The problem with shallow discharges for Li-Ion batteries, has nothing to do with the battery itself, but everything to do with the "fuel" gage used by the equipment the batteries are installed in. You need to do a complete discharge of your computer battery pack, every once in a while, to re-calibrate the fuel gage.

So, the answer to your question is that it depends...

Tom
 
Hi Tom

On your last point, fuel gauge / laptop battery, I presume that when my laptop goes into hibernation due to low battery, this is not necessarily fully discharged. If not, how can I do a full discharge? (Sony Vaio VGN-S2XP which I believe has a 11.1V 4400mAh battery).
 
depends on the computer software...in some cases you can go manual and force the computer to run until it crashes

despite manufacturers recommendations I don't see how its beneficial to deep-cycle li-ions:scowl:
 
My gosh Tom, that is OUTSTANDING info (as usual).

After all the reading I've done here, I was still wondering why people recommend full discharge on Li-on gear (ie Cell phones, iPods, etc). Now I see why.

Just outstanding!

:thumbsup:
 
Hello Alfablue,

I don't know how to do this for every brand of computer, but I will share what I do.

I have a Dell Inspiron. To completely drain the battery pack I run it normally until it shuts down. I then start it back up in protected mode and once again let it run down until it shuts off. I then plug the charger in and start the unit. The fuel gage is reset during charging.

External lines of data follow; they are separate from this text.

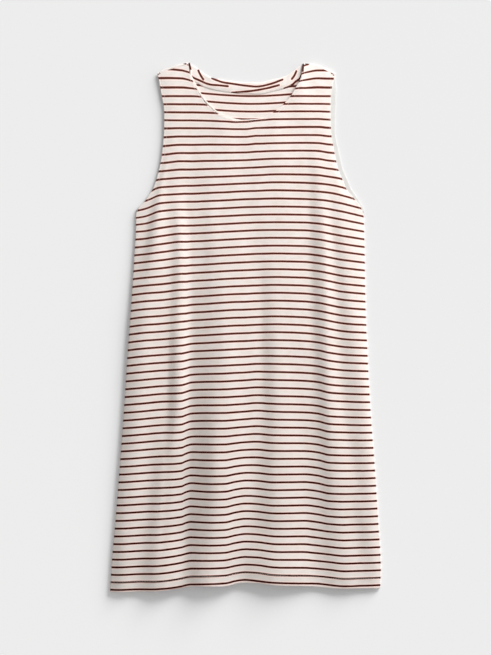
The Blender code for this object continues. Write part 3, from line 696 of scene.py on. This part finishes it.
def tube(path, sideways, width, height, closed, sides=14, squareness=0.8):
    """Points and faces of a soft strip along a path: at each station an oval, its width along the
    level sideways direction and its height square to that and to the path. The oval's cosine and
    sine are raised to squareness, which flattens its top."""
    if closed:
        ahead = np.roll(path, -1, axis=0) - np.roll(path, 1, axis=0)
    else:
        ahead = np.gradient(path, axis=0)
    upward = unit(np.cross(sideways, ahead))
    angle = 2 * np.pi * np.arange(sides) / sides
    wide = np.sign(np.cos(angle)) * np.abs(np.cos(angle)) ** squareness
    high = np.sign(np.sin(angle)) * np.abs(np.sin(angle)) ** squareness
    half_width = np.broadcast_to(width, len(path))[:, None, None] / 2
    half_height = np.broadcast_to(height, len(path))[:, None, None] / 2
    points = (path[:, None, :] + wide[None, :, None] * half_width * sideways[:, None, :]
              + high[None, :, None] * half_height * upward[:, None, :])
    index = np.arange(len(path) * sides).reshape(len(path), sides)
    rings = np.vstack([index, index[:1]]) if closed else index
    around = np.column_stack([rings, rings[:, :1]])
    faces = grid_faces(around).tolist()
    if not closed:
        faces += [index[0].tolist(), index[-1][::-1].tolist()]
    return points, faces


def band_uv(points, path):
    """Place on a band's own knit: length along the path, and distance round the oval."""
    sides = points.shape[1]
    run = run_of(path)
    girth = np.linalg.norm(np.diff(points, axis=1), axis=2).mean(axis=0)
    around = np.concatenate(([0.0], np.cumsum(girth)))
    return np.stack(np.broadcast_arrays(run[:, None], around[None, :sides]), axis=2).reshape(-1, 2)


def flat_sideways(line):
    """Level unit directions to the right of a line."""
    ahead = unit(np.gradient(line[:, :2], axis=0))
    return np.column_stack([ahead[:, 1], -ahead[:, 0], np.zeros(len(line))])


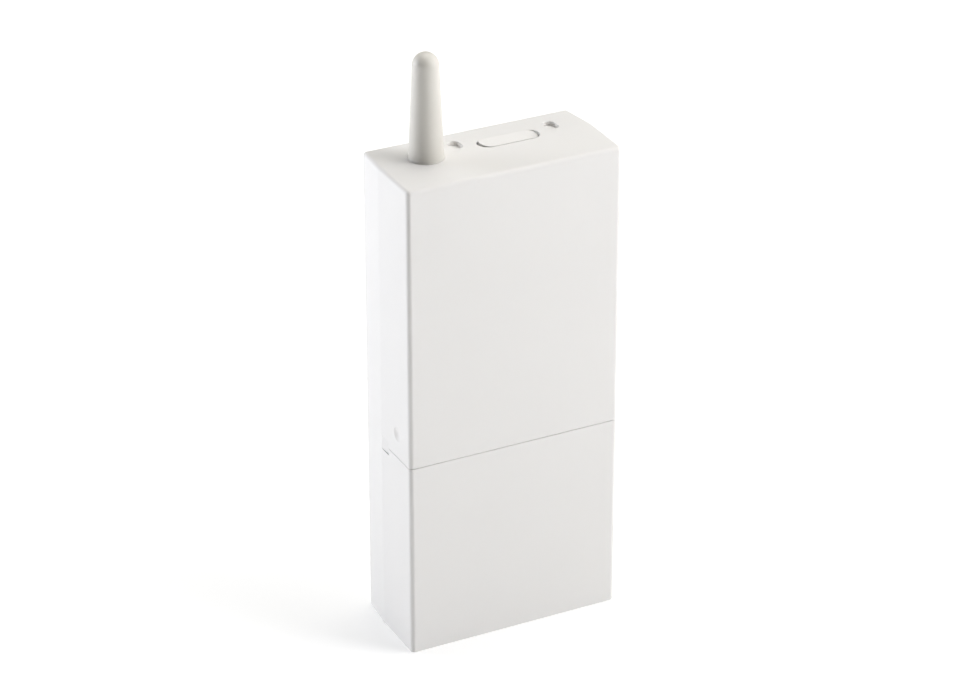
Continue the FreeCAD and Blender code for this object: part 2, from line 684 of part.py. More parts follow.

I do this once every 6 months.

Tom
 
Hi Tom

Many thanks for your advice; I had to disable "alarms" in power management (at the 3% alarm it was set to hibernate). It ran right down and shut doiwn, rebooted, got 3 more minutes, then shut down again, so I am hoping I got it fully discharged. Maybe I'll now get a bit more than an hour off the battery (though at 3 years old it is probably on its last legs).